To encourage pharmaceutical companies to gamble those resources on R&D, the FDA grants the manufacturer of a new drug an “exclusivity period,” in which only that company will be approved to market and sell that specific chemical drug.  Generally the exclusivity period is five years, although there are circumstances which can extend it.

At the end of that five-year period, the FDA will allow other pharmaceutical companies to market and sell a bio-identical version of that drug (usually under the actual chemical name, instead of the brand name which the originating company has been using).

But in order to do that, the generic manufacturer has to demonstrate to the FDA that their version is chemically bio-identical – it looks the same under the microscope, and it has the same effect in treatment. (Yes, that means further clinical trials in which the manufacturer of the generic drug demonstrates the therapeutic equivalence of its version to the original brand-name drug.)

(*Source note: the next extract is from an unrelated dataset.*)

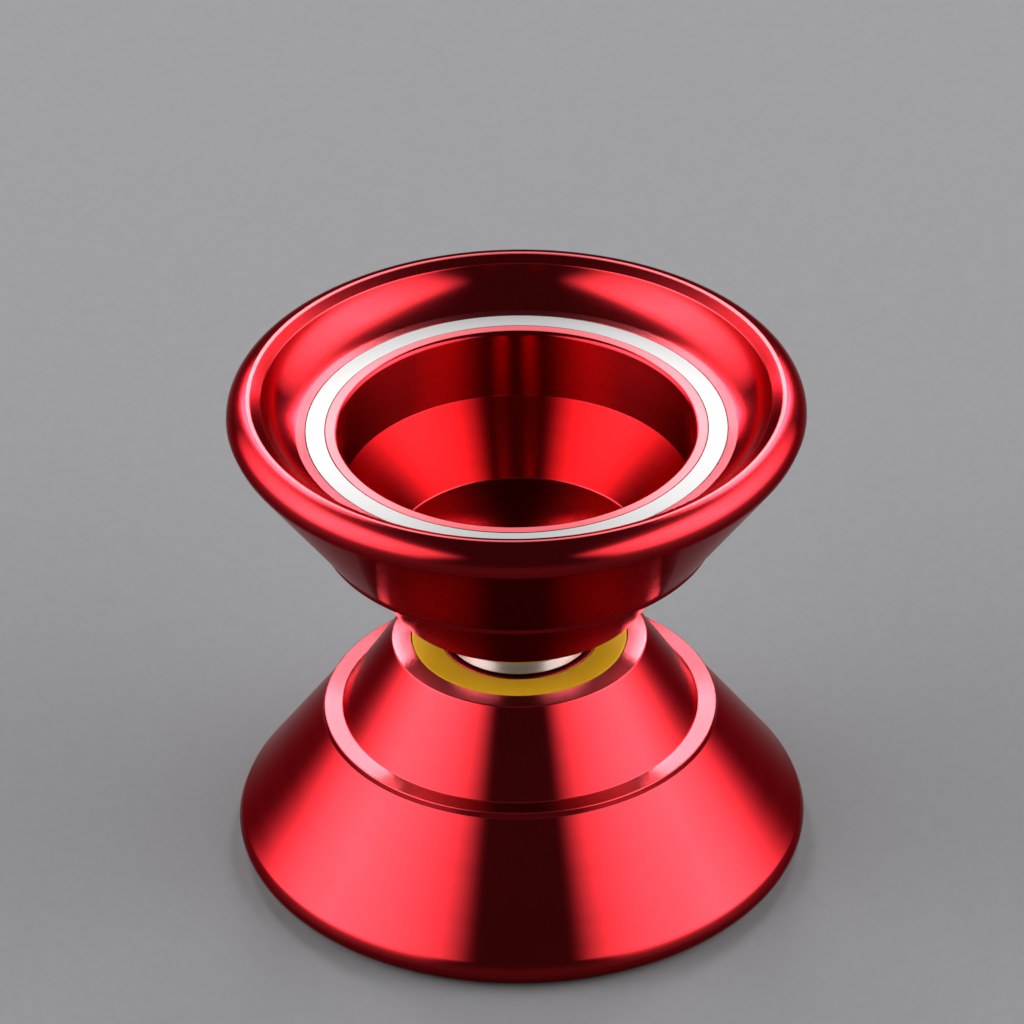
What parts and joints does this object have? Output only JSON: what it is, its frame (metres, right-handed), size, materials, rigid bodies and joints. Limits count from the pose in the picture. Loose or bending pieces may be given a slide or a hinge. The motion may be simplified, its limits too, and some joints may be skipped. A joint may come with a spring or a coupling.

In other words, although the introduction of a generic drug doesn’t involve the same initial R&D expenses of the original brand-name drug, the FDA insists on the same level of quality control required for the name-brand drug.  And because the generic manufacturer doesn’t have the costs of all the R&D expenses to cover, it can usually offer the generic version at a significantly lower price.

What Affects a Drug’s Cost?

There are three main factors which combine to result in the cost of a drug:

  • R&D costs to develop the drug (explored above). These costs largely aren’t shared by generic equivalents.
  • Actual manufacturing cost of the drug. Some chemical compounds require far more costly procedures to create or refine, or to store and transport (for instance, some drugs can only be packed in a factory-sealed delivery mechanism, or some must be kept at certain temperatures all through transport and storage).  These costs don’t change between brand-name and generic drugs; that’s why the generic equivalents of some astronomically priced name-brand drugs have price tags that are still surprisingly high; there simply may be no way to make the drug more cheaply.
  • Market forces and profit considerations. This is the hardest factor to quantify, and the source of most of the criticism of “Big Pharma.” Especially for a name-brand drug for which there is no generic equivalent yet, it’s in the company’s financial interest not just to charge what will cover its past R&D, but to raise their prices to whatever the market is willing to pay.  (And because third parties, both private and government-sponsored coverage, can shield the consumer from seeing the actual price charged for drugs, it’s often unclear to the end-user what the manufacturer is charging.) Generic drugs can act as a corrective to this, especially if more than one company is producing a generic equivalent; market pressures can reduce the price of both the original brand-name drug and the competing generic versions.

So Is the Generic Version Guaranteed to Be Absolutely, Completely Identical?

Well, not exactly.

The actual drug must be demonstrated to the FDA to be bio-identical.  However, most drugs are a combination of the actual chemical drug compound, plus inactive ingredients to make the actual pill or capsule. (Do you know how small a milligram is?  It’s one one-thousandth of a gram, which is about the weight of a paperclip. Often there have to be inactive ingredients just to make the pill large enough to pick up.) In very rare cases, people can have allergic or other reactions to the inactive ingredients in the generic but not the name-brand, or vice versa.

Most insurance plans will not cover the brand-name drug if a generic equivalent is available. However, if your provider can show to the insurance carrier that you react poorly to the generic but not to the brand-name, exceptions can often be made.